Natural sources of taurine for cats
If you are looking for natural sources of taurine to add to your cat’s diet, here’s a list that you can refer to. The approximate amount of taurine per 100g in the list of food below is taken from a study on the potential protective effects of taurine on heart disease.
Raw fish is a great source of taurine. You can also choose to give your cat freeze dried fish, fish flakes fish treats as well as dehydrated fish. The following are some amounts contained in several types of fish
- Canned tuna - 41.5mh/100g
- Chunk light tuna - 39mg/100g
- Frozen codfish - 31mg/100g
- Raw whitefish - 113.9mg/100g
Shellfish contain even more taurine than fish. However, not all cat food products contain shellfish. They may also be rather costly in certain areas.
- Raw scallops - 827.7mg/100g
- Raw mussels - 39.4mg/100g
- Raw clams - 240mg/100g
- Canned clams - 152mg/100g
- Fresh oysters - 70mg/100g
- Raw squid - 356.7mg/100g
Meat and poultry also contain lots of taurine. Dark poultry meat has a higher taurine content compared to light meat. You should be able to get raw and freeze-dried meat for your cat quite easily.
- Raw turkey (dark meat) - 306mg/100g
- Roasted turkey (dark meat) - 299.6mg/100g
- Raw turkey (light meat) - 29.6mg/100g
- Roasted turkey (light meat) - 11.1mg/100g
- Raw chicken (dark meat) - 82.6mg/100g
- Raw chicken (light meat) - 17.5mg/100g
- Raw lamb - 43.8mg/100g
- Raw beef - 43.1mg/100g
- Broiled beef - 38.4mg/100g
If you are looking for a balanced, healthy meal that contains all the nutrients that your cat needs, Petcubes’ raw diets for cats are a delicious option that you cat will love.
Taurine supplements for cats
If you’re wondering if you should give your cat taurine supplements, here’s the good news.
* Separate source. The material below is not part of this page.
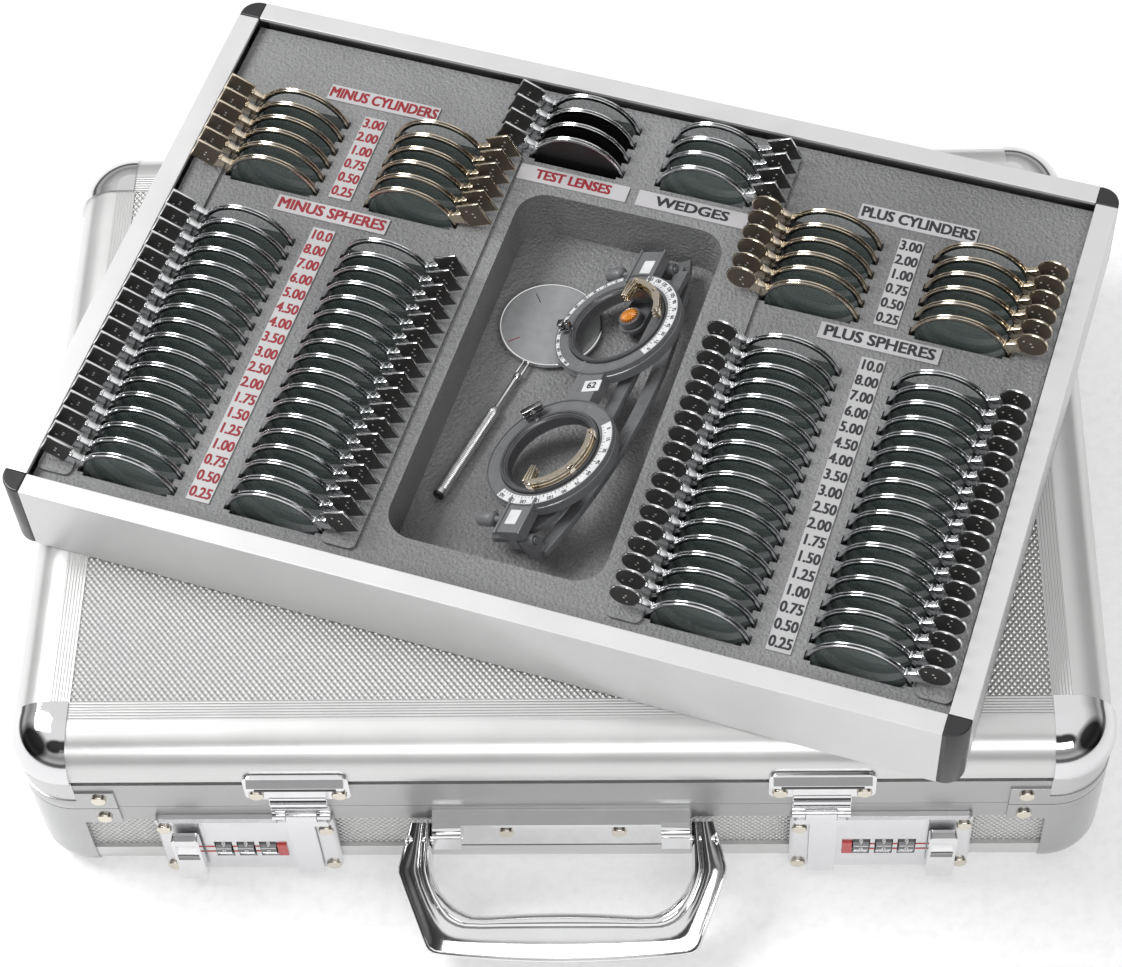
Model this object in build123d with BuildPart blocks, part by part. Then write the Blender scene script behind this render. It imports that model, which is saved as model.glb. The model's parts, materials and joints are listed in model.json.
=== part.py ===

Almost all commercially available cat foods have adequate taurine for your cat. As such, taurine supplements for cats are usually only needed if your cat is not taking in a proper, balanced and nutritious diet.
Cats who are fed a vegetarian or vegan diet may need taurine supplements as this amino acid mostly comes from meat, and fish sources. You may also want to give taurine supplements to your cat if it is displaying symptoms of taurine deficiency.
While supplementing your cat’s diet with taurine is usually safe, do check with your vet before doing so. Your vet may be able to make recommendations on which taurine supplements are best for your cat. Additionally, some supplements do not just contain taurine but also other cat vitamins that are essential for your feline.
Taurine is an essential amino acid that is important to your cat’s health. The lack of taurine will result in numerous health issues, some of which are irreversible. As such, it is important to ensure that your cat’s diet contains a good level of taurine. If you are planning on giving your cat taurine supplements, do check with your veterinarian before you do so to ensure that the supplement is safe for your cat.